Schubert & Co. has a website listing the entire schedule of concerts. Their usual venue is Central Presbyterian Church, Park Avenue near 63rd Street, and the time for most of them is Sundays at 6 pm. The Winterreise is a departure, originally scheduled around the availability of Sanford Sylvan and his regular accompanist Bryan Zeger, but a cancellation due to illness opened up the program and Kelly volunteered to substitute. Although I can’t make it due to a conflicting concert — I can’t miss an opportunity to hear NY Polyphony, performing on the Miller Theatre Early Music series — I urge Schubert lovers to be there.

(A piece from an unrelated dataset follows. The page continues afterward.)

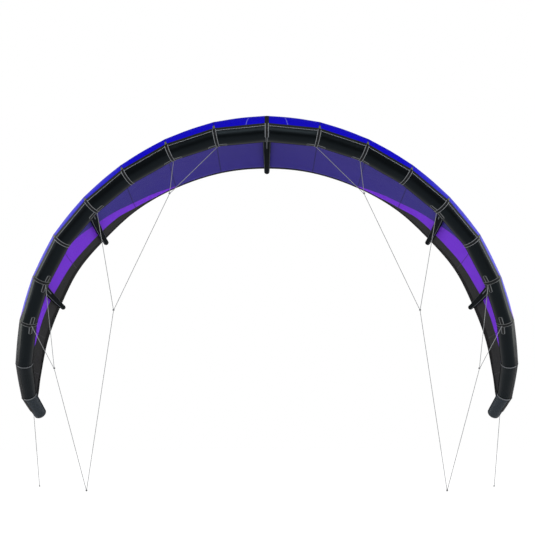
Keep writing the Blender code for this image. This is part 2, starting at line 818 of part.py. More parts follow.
def lines(material, side, label):
    knot, neck = KNOT_SHARE, NECK_SHARE
    turn, low, tab = INNER_BRIDLE_ROUTE[2], MIDDLE_BRIDLE_ROUTE[2], BACK_LINE_ROUTE[0]
    line(f"bridle_inner_{label}", INNER_BRIDLE_ROUTE, {2: knot}, turn, material, side)
    line(f"bridle_middle_{label}", MIDDLE_BRIDLE_ROUTE, {0: knot, 2: knot}, low, material, side)
    line(f"bridle_outer_{label}", OUTER_BRIDLE_ROUTE, {2: knot}, OUTER_BRIDLE_ROUTE[2], material, side)
    line(f"front_line_{label}", FRONT_LINE_ROUTE, {0: knot, 2: knot, 4: knot}, low, material, side)
    line(f"back_line_{label}", BACK_LINE_ROUTE, {0: neck, 2: knot}, tab, material, side)


# Inflation valve: a flanged neck with a plug in its bore and a cap on a hinged strap

def facet_frame(first, second, facet, share, gap):
    """Origin on a tube's facet between two rings, with Z out of it and X along the tube."""
    after = (facet + 1) % len(first)
    start = (first[facet] + first[after]) / 2
    end = (second[facet] + second[after]) / 2
    outward = (second[after] - first[facet]).cross(second[facet] - first[after]).normalized()
    middle = sum(first, Vector()) / len(first)
    if outward.dot(start - middle) < 0:
        outward = -outward
    along = (end - start).normalized()
    across = outward.cross(along)
    origin = start.lerp(end, share) + outward * gap
    return Matrix((
        (*[axis.x for axis in (along, across, outward)], origin.x),
        (*[axis.y for axis in (along, across, outward)], origin.y),
        (*[axis.z for axis in (along, across, outward)], origin.z),
        (0, 0, 0, 1),
    ))


def valve_frame():
    rings = [[mirrored(point) for point in tube_ring(place, TUBE_SIDES)] for place in (1, 0)]
    return facet_frame(*rings, VALVE_FACET, 1 - VALVE_PLACE, SEAT_GAP)


def valve(plastic, seal):
    frame = valve_frame()
    profile = (
        (VALVE_BORE_RADIUS, 0),
        (VALVE_FLANGE_RADIUS, 0),
        (VALVE_FLANGE_RADIUS, VALVE_FLANGE_THICKNESS),
        (VALVE_NECK_RADIUS, VALVE_FLANGE_THICKNESS),
        (VALVE_NECK_RADIUS, VALVE_NECK_HEIGHT),
        (VALVE_BORE_RADIUS, VALVE_NECK_HEIGHT),
    )
    base = add_part("valve_base", turned(profile, VALVE_SIDES, closed=True), plastic, matrix=frame)
    half = HINGE_WIDTH / 2
    inner = HINGE_REACH - HINGE_POST
    outline = ((inner, -half), (HINGE_REACH, -half), (HINGE_REACH, half), (inner, half))
    shape = prism(outline, VALVE_FLANGE_THICKNESS / 2, VALVE_NECK_HEIGHT, "Z")
    post = add_part("valve_post", shape, plastic, matrix=frame)
    post.hide_render = True
    post.display_type = "WIRE"
    joined = base.modifiers.new("post", "BOOLEAN")
    joined.operation = "UNION"
    joined.object = post

    radius = VALVE_BORE_RADIUS - SEAT_GAP
    floor = VALVE_NECK_HEIGHT - PLUG_DEPTH
    profile = (
        (radius - PLUG_CHAMFER, floor),
        (radius, floor + PLUG_CHAMFER),
        (radius, VALVE_NECK_HEIGHT),
    )
    add_part("valve_plug", turned(profile, VALVE_SIDES), seal, matrix=frame)

    turn = math.asin(half / CAP_RADIUS)
    outline = arc((-HINGE_REACH, 0), CAP_RADIUS, turn, math.tau - turn, VALVE_SIDES)
    outline += [(0, -half), (0, half)]
    hinge = Matrix.Translation((HINGE_REACH, 0, VALVE_NECK_HEIGHT + SEAT_GAP))
    add_part("valve_cap", prism(outline, 0, CAP_THICKNESS, "Z"), seal, matrix=frame @ hinge)


# Hoses and pinch clips

def hose_ends(joint, slimming):
    """Frames on the leading edge's back and on the strut's side, where a hose is welded on."""
    rings = tube_ring(joint, TUBE_SIDES), tube_ring(joint + 1, TUBE_SIDES)
    start = facet_frame(*rings, HOSE_TUBE_FACET, place_step(joint, HOSE_OFFSET), SEAT_GAP)
    rings = strut_skin(joint, slimming, 0.0)[0]
    end = facet_frame(rings[1], rings[2], HOSE_STRUT_FACET, HOSE_STRUT_SHARE, SEAT_GAP)
    return start, end


def hose_path(start, end):
    first, last = start.to_translation(), end.to_translation()
    leaving, arriving = start.col[2].to_3d(), end.col[2].to_3d()
    handles = (first, first + leaving * HOSE_REACH, last + arriving * HOSE_REACH, last)
    outward = (leaving + arriving).normalized()

    def at(f):
        a, b, c, d = handles
        rest = 1 - f
        point = a * rest**3 + b * 3 * rest**2 * f + c * 3 * rest * f**2 + d * f**3
        slope = (b - a) * rest**2 + (c - b) * 2 * rest * f + (d - c) * f**2
        along = slope.normalized()
        out = (outward - outward.dot(along) * along).normalized()
        return point, along, out

    return at


def pinch_shares(path):
    """Where along a hose its pinch begins, and where it is flat."""
    points = [path(k / PATH_STEPS)[0] for k in range(PATH_STEPS + 1)]
    length = sum((after - point).length for point, after in zip(points, points[1:]))
    flat = (length - PINCHED_LENGTH) / 2 / length
    return flat - PINCH_EASE / length, flat


def hose(name, path, material, side):
    shape = bmesh.new()
    skins = []
    begin, flat = pinch_shares(path)
    half = [(0.0, 0.0), (begin / 2, 0.0), (begin, 0.0), ((begin + flat) / 2, 0.5), (flat, 1.0)]
    stations = half + [(1 - share, pinch) for share, pinch in half[::-1]]
    for inset in (0.0, HOSE_WALL):
        rings = []
        for share, pinch in stations:
            point, along, out = path(share)
            wide = (HOSE_DIAMETER + (PINCHED_WIDTH - HOSE_DIAMETER) * pinch) / 2 - inset
            thick = (HOSE_DIAMETER + (PINCHED_THICKNESS - HOSE_DIAMETER) * pinch) / 2 - inset
            across = out.cross(along)
            turns = [math.tau * k / HOSE_SIDES for k in range(HOSE_SIDES)]
            rings.append([point + across * wide * math.cos(a) + out * thick * math.sin(a) for a in turns])
        skins.append(skin(shape, rings))
    outer, inner = skins
    bridge(shape, outer[0], inner[0])
    bridge(shape, outer[-1], inner[-1])
    add_part(name, shape, material, side)


def clip_profiles():
    """Outlines across the hose of the base with its bead and of the jaw, from the bead's middle."""
    grip = PINCHED_THICKNESS / 2 + SEAT_GAP
    floor = -grip - BEAD_RISE
    ceiling = grip - BEAD_RISE
    hook_inner = BEAD_RADIUS + SEAT_GAP
    hook_outer = hook_inner + HOOK_WALL
    jaw_end = hook_outer + PINCHED_WIDTH + 2 * SEAT_GAP
    neck = math.asin(BEAD_NECK / 2 / BEAD_RADIUS)
    down = -math.pi / 2
    wall = jaw_end + SEAT_GAP
    base = [
        (-BEAD_NECK / 2, floor),
        *arc((0, 0), BEAD_RADIUS, math.tau + down - neck, down + neck),
        (BEAD_NECK / 2, floor),
        (wall, floor),
        (wall, ceiling + CLIP_WALL),
        (wall + CLIP_WALL, ceiling + CLIP_WALL),
        (wall + CLIP_WALL, floor - CLIP_WALL),
        (-hook_outer, floor - CLIP_WALL),
        (-hook_outer, floor),
    ]
    top = math.asin((ceiling + CLIP_WALL) / hook_outer)
    under = math.asin(ceiling / hook_outer)
    start, end = math.radians(HOOK_START_DEG), math.radians(HOOK_END_DEG)
    jaw = [
        *arc((0, 0), hook_outer, end, top),
        (jaw_end, ceiling + CLIP_WALL),
        (jaw_end, ceiling),
        *arc((0, 0), hook_outer, under, start),
        *arc((0, 0), hook_inner, start, end),
    ]
    return base, jaw


def clip_frame(path):
    """Frame at the bead's middle: X across the hose toward the jaw's free end, Z out of the corner."""
    flat = pinch_shares(path)[1]
    first, last = path(flat)[0], path(1 - flat)[0]
    point = (first + last) / 2
    along = (last - first).normalized()
    out = path(0.5)[2]
    out = (out - out.dot(along) * along).normalized()
    across = along.cross(out)
    reach = BEAD_RADIUS + SEAT_GAP + HOOK_WALL + SEAT_GAP + PINCHED_WIDTH / 2
    origin = point - across * reach + out * BEAD_RISE
    return Matrix((
        (across.x, along.x, out.x, origin.x),
        (across.y, along.y, out.y, origin.y),
        (across.z, along.z, out.z, origin.z),
        (0, 0, 0, 1),
    ))


def clip_meshes(material):
    """The base's and the jaw's mesh, which every clip shares."""
    meshes = []
    for name, outline in zip(("clip_base", "clip_jaw"), clip_profiles()):
        made = add_part(name, prism(outline, -CLIP_LENGTH / 2, CLIP_LENGTH / 2, "Y"), material)
        meshes.append(made.data)
        bpy.data.objects.remove(made)
    return meshes


def place_struts(cloth, film, rubber, clips):
    """Struts, their bladders, and the hose and clip beside each of them."""
    for strut, joint, slimming in zip(STRUT_NAMES, STRUT_JOINTS, STRUT_SLIMMING_SHARES):
        path = hose_path(*hose_ends(joint, slimming))
        for side, label in SIDES:
            if joint == 0 and side < 0:
                continue
            name = f"{strut}_{label}" if joint else strut
            strut_sleeve(f"strut_{name}", joint, slimming, cloth, side)
            strut_bladder(f"strut_bladder_{name}", joint, slimming, film, side)
            hose(f"hose_{name}", path, rubber, side)
            flip = Matrix.Diagonal((side, 1, 1, 1)) @ clip_frame(path) @ Matrix.Diagonal((1, side, 1, 1))
            add_copy(f"clip_base_{name}", clips[0], flip)
            add_copy(f"clip_jaw_{name}", clips[1], flip)


def clear_scene():
    for old in list(bpy.data.objects):
        bpy.data.objects.remove(old, do_unlink=True)


def build():
    clear_scene()
    sleeve_cloth = finish("black sleeve cloth", SLEEVE_CLOTH)
    indigo = finish("indigo canopy cloth", INDIGO_CLOTH)
    purple = finish("purple canopy cloth", PURPLE_CLOTH)
    charcoal = finish("charcoal canopy cloth", CHARCOAL_CLOTH)
    webbing = finish("hem webbing", HEM_WEBBING)
    film = finish("bladder film", BLADDER_FILM)
    cord = finish("braided line", BRAIDED_LINE)
    plastic = finish("hard grey plastic", HARD_PLASTIC)
    seal = finish("soft grey plastic", SOFT_PLASTIC)
    rubber = finish("hose rubber", HOSE_RUBBER)

    for side, label in SIDES:
        leading_edge_bay(f"leading_edge_inner_{label}", 0, INNER_BAY_END, sleeve_cloth, side)
        leading_edge_bay(f"leading_edge_middle_{label}", INNER_BAY_END, MIDDLE_BAY_END, sleeve_cloth, side)
        leading_edge_bay(f"leading_edge_tip_{label}", MIDDLE_BAY_END, JOINTS, sleeve_cloth, side)
        canopy((indigo, purple, charcoal), side, label)
        lines(cord, side, label)
    leading_edge_bladder(film)
    trailing_edge_hem(webbing)
    valve(plastic, seal)
    place_struts(sleeve_cloth, film, rubber, clip_meshes(plastic))


build()
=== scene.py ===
"""Looks of the inflatable kitesurfing kite, in metres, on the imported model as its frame."""

from functools import cache
from math import copysign, cos, exp, pi, radians, sin, sqrt, tau

import bpy
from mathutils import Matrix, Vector


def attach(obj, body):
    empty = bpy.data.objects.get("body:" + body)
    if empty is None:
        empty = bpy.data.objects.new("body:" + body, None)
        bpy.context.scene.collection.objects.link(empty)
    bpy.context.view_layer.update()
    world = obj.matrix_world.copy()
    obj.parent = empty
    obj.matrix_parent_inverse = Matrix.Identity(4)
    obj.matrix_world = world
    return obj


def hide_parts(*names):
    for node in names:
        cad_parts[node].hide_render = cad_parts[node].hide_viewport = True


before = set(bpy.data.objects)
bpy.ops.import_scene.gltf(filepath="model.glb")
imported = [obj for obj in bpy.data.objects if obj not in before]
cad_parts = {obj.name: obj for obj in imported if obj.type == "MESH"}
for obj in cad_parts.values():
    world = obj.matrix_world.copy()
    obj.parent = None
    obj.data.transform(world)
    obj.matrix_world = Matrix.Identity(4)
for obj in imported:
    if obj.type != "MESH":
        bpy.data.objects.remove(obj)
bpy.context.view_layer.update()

# Camera. The photograph was taken level and from far in front, with the kite's arch up, so a long
# lens stands 13 m before the leading edge, a little above the height of the outer struts.
LENS_MM = 105.4
CAMERA_PLACE = (0.0058, -13.0, -1.124)
lens = bpy.data.cameras.new("camera")
lens.lens = LENS_MM
lens.sensor_width = 36
lens.clip_end = 200
camera = bpy.data.objects.new("camera", lens)
bpy.context.collection.objects.link(camera)
camera.location = CAMERA_PLACE
camera.rotation_euler = (radians(90), 0, 0)
bpy.context.scene.camera = camera
bpy.context.scene.view_settings.view_transform = "Standard"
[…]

Kelly and Ware are definitely worth hearing in this music.
That brings me up to date on my concert doings this season. One thing to add about Jesse Blumberg, however. One of his great accomplishments is the premiere recording of Ricky Ian Gordon’s “Green Sneakers” song cycle, and he will be performing the cycle with Mr. Gordon as part of Lincoln Center’s American Songbook series later this season. That is another event I wish I could attend, but for a conflict, but I urge anybody who loves contemporary American art song to put it on their calendar. This is terrific music, and hearing it sung by the Blumberg collaborating with the composer should be very special. Tickets are available on the Lincoln Center website.